Overlay order matters: If two overlays modify the same node, the order of application determines the final state. Document the required order.
Properties not merged as expected: Overlays replace properties, not merge them. If the base DTB has pinctrl-0 = <&pins_a> and the overlay sets pinctrl-0 = <&pins_b>, the result is <&pins_b>, not <&pins_a &pins_b>.
Debugging workflow
When a peripheral does not work after porting:
- Check status: Is the node enabled? (
fdtget board.dtb /path/to/node status) - Check compatible: Does the
compatiblestring match a driver? (grep -r "compatible_string" drivers/) - Check clocks: Is the clock enabled and correct? (runtime:
/sys/kernel/debug/clk/clk_summary) - Check pins: Are pins muxed correctly? (runtime:
/sys/kernel/debug/pinctrl/*/pinmux-pins) - Check interrupts: Is the interrupt number correct? (
cat /proc/interrupts) - Check dmesg: Does the driver report a probe failure?
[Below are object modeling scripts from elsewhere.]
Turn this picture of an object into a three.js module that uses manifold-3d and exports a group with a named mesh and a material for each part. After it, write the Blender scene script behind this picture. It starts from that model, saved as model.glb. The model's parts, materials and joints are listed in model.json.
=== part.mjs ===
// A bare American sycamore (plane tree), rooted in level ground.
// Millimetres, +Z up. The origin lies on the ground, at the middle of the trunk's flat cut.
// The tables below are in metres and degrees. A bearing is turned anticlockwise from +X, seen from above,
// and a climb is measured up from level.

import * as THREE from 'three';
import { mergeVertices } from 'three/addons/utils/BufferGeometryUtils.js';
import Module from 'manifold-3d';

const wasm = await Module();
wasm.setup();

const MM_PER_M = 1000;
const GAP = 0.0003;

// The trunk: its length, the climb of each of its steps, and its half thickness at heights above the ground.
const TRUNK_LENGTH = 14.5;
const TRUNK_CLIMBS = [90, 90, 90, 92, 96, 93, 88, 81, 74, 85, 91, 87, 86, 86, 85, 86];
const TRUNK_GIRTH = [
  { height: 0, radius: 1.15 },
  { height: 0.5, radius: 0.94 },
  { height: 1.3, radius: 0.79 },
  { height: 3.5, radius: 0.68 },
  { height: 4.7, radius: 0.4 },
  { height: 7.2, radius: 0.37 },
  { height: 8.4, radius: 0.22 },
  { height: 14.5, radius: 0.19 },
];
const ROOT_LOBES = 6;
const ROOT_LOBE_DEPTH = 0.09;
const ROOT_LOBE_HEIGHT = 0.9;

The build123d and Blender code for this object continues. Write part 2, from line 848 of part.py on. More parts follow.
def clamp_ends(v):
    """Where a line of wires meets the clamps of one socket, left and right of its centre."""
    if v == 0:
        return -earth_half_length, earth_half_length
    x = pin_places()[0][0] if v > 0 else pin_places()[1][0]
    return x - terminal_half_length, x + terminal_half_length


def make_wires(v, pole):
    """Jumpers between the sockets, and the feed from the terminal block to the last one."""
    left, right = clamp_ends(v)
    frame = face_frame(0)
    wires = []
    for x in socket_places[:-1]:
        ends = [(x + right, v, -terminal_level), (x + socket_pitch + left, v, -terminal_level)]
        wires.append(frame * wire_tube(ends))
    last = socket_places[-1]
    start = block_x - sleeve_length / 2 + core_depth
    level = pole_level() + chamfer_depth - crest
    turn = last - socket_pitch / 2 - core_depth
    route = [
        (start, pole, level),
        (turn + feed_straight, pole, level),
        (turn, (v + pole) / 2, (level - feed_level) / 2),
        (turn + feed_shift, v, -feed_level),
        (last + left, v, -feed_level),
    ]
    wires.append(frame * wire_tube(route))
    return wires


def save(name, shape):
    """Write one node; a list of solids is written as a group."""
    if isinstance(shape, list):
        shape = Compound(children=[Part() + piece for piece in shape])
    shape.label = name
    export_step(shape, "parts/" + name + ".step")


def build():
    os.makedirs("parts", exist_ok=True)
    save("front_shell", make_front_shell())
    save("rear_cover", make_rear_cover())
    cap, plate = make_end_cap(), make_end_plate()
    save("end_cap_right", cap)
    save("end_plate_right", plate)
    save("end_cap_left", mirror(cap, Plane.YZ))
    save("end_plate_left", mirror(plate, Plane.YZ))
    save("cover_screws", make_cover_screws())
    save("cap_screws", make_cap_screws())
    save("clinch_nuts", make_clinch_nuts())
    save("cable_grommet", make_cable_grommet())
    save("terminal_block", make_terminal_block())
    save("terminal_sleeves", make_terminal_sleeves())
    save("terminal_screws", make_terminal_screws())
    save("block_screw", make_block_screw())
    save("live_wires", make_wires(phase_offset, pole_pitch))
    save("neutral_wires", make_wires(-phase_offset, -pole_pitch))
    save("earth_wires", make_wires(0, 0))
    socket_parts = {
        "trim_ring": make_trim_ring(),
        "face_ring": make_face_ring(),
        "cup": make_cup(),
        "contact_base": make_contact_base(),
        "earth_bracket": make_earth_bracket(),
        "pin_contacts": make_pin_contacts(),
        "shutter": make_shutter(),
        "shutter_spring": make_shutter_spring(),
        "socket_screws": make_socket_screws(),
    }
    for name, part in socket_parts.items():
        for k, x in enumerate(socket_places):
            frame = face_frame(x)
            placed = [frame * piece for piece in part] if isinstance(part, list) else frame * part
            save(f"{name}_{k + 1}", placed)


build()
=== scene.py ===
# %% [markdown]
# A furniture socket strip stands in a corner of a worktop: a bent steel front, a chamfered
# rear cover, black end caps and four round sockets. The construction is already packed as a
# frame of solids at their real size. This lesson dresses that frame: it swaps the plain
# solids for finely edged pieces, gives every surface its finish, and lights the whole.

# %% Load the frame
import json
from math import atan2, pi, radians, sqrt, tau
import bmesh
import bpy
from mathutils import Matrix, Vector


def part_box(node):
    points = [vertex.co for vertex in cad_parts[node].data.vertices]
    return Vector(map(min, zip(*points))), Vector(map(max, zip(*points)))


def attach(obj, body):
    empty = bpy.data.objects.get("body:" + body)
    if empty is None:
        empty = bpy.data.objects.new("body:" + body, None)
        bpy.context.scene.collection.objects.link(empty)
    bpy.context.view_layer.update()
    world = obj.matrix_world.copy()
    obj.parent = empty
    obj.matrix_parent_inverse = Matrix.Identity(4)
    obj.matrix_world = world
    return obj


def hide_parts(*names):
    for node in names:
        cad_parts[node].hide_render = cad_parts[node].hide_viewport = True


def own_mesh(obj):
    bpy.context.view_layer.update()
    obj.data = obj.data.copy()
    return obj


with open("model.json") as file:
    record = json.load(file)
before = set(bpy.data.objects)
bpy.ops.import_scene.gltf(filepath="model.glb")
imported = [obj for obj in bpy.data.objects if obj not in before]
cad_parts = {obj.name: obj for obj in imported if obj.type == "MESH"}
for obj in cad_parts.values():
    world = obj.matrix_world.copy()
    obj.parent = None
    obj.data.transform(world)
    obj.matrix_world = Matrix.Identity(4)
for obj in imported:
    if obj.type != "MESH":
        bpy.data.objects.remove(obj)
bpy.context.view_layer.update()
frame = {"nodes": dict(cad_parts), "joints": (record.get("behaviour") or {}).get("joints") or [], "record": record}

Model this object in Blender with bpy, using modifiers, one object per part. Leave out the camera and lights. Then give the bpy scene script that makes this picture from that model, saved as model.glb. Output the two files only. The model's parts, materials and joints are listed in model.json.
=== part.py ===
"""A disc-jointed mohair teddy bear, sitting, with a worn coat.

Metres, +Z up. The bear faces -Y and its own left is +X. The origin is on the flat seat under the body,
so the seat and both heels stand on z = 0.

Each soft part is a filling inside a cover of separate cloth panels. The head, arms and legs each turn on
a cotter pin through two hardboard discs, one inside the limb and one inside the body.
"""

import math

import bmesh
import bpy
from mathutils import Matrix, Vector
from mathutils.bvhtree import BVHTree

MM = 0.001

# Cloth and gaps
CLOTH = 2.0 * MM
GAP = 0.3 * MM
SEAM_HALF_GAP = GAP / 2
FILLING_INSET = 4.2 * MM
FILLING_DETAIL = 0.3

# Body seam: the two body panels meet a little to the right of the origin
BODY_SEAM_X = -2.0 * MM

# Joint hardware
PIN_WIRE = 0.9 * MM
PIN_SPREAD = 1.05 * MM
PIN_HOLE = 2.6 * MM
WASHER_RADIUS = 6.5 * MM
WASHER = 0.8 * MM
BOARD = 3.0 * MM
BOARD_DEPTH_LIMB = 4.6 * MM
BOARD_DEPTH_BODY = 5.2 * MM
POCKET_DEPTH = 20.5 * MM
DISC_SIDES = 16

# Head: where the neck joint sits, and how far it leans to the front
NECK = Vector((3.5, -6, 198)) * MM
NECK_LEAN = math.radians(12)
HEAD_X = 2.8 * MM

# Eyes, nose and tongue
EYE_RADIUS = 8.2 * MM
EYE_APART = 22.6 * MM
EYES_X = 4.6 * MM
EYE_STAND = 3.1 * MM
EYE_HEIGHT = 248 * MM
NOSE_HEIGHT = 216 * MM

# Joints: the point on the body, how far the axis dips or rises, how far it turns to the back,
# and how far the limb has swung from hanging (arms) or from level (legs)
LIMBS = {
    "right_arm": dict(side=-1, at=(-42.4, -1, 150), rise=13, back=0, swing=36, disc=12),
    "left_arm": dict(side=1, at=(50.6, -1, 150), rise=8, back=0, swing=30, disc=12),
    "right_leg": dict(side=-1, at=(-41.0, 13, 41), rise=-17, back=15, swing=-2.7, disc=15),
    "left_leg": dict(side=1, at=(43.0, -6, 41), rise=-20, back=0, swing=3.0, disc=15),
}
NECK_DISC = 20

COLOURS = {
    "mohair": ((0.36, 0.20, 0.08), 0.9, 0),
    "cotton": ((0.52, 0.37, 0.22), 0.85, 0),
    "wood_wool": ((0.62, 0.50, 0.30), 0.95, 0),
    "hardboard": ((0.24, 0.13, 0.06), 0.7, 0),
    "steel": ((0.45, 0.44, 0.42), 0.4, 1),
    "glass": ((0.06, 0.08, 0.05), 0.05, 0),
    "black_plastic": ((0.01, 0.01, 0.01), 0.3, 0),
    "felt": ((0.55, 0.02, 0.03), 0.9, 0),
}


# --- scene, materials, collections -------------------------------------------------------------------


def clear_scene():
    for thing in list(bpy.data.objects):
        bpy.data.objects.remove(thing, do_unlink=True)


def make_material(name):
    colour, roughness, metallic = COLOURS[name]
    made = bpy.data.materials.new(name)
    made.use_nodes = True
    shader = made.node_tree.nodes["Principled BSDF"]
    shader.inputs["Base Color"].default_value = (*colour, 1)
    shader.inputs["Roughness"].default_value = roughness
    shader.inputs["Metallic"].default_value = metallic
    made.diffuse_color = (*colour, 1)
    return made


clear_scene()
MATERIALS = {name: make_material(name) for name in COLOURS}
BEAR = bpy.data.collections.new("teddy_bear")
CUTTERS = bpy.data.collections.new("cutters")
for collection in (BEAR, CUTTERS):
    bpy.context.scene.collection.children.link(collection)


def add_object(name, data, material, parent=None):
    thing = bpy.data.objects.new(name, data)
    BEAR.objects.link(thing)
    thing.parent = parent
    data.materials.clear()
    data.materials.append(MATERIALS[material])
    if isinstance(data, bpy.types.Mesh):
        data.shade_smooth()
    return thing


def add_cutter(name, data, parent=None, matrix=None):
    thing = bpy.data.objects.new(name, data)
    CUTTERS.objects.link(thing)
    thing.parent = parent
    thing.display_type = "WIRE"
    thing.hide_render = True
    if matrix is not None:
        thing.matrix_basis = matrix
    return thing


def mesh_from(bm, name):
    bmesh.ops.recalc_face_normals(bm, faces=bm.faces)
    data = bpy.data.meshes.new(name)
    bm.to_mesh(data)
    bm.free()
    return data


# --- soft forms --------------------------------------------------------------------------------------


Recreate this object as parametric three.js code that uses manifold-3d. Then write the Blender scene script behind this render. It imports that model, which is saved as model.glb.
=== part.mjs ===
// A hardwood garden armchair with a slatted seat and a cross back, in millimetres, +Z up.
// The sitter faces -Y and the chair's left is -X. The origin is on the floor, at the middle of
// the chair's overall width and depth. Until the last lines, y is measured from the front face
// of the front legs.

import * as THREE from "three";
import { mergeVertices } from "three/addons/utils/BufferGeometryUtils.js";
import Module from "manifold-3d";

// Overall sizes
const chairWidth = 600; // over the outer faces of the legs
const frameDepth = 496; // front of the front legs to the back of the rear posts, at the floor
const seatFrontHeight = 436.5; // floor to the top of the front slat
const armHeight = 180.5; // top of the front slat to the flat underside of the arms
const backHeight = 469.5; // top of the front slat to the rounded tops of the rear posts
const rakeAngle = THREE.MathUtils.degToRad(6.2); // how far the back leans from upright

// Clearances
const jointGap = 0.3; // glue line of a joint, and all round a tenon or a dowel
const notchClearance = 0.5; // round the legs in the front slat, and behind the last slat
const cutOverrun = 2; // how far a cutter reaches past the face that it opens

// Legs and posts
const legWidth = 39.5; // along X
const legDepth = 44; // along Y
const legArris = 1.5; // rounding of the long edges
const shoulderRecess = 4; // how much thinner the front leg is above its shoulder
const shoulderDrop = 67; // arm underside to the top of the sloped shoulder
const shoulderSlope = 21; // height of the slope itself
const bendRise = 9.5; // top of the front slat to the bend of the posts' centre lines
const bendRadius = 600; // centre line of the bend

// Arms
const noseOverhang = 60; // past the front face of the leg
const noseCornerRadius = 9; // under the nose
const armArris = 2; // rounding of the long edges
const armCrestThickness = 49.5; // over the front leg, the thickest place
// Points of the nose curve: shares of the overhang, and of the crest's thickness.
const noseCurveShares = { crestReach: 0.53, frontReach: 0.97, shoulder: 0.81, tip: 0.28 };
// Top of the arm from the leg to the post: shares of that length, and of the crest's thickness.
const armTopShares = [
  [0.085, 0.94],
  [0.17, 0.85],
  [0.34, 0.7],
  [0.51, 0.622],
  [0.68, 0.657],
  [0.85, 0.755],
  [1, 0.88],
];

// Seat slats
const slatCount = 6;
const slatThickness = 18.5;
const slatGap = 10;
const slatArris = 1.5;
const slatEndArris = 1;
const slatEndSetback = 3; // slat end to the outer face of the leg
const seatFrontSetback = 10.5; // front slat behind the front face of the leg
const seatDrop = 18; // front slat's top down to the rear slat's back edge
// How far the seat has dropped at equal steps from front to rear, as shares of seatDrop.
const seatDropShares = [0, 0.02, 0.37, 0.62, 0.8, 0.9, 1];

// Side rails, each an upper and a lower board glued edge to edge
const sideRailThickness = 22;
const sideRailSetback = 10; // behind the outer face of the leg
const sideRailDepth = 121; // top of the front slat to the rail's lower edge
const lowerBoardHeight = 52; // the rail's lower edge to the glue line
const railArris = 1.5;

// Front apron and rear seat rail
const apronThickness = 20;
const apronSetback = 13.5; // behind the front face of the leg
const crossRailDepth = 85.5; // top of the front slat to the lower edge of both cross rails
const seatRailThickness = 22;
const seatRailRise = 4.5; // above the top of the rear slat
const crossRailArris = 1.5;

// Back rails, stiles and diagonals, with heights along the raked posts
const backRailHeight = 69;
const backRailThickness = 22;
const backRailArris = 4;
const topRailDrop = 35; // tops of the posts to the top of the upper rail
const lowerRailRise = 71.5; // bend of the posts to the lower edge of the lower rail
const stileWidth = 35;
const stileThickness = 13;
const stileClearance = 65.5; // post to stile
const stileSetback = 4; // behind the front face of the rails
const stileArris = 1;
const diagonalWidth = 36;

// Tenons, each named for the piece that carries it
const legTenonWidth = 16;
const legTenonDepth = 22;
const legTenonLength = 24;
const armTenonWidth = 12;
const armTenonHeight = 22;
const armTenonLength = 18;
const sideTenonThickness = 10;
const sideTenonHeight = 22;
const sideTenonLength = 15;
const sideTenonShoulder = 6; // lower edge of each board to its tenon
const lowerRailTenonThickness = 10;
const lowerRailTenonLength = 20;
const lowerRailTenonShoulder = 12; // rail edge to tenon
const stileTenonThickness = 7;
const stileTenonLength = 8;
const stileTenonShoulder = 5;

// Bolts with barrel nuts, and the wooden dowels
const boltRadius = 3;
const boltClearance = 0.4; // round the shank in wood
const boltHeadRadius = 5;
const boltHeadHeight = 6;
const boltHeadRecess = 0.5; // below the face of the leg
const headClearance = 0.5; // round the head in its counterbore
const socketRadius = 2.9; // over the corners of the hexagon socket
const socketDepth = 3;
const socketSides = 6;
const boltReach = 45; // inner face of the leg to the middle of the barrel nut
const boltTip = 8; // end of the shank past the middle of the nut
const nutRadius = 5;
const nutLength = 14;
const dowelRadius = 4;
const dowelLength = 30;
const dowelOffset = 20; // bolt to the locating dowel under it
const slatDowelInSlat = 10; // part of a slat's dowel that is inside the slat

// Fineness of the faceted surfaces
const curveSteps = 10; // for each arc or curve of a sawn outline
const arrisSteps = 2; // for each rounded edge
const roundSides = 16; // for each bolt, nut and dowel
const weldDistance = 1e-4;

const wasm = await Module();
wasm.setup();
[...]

- Check power domain: Is the peripheral's power domain enabled?
Work through this list systematically. Most device tree bugs are found in steps 1–4.
Integration with ProteanOS
ProteanOS board support packages include device tree sources that follow mainline kernel conventions. The porting guide covers how to create and submit device tree files for new boards. The porting checklist includes device tree validation as a milestone.
For build system integration, device tree compilation is part of the standard ProKit kernel build process.
Summary
Device tree debugging is detective work. The device tree is a static description interpreted by dynamic code, and the gap between what you wrote and what the kernel understands is where bugs hide. Use validation tools before boot, runtime debug files after boot, and work through the seven-step checklist when things do not work. Document your device tree as thoroughly as your code—the next person debugging it will be you, six months from now.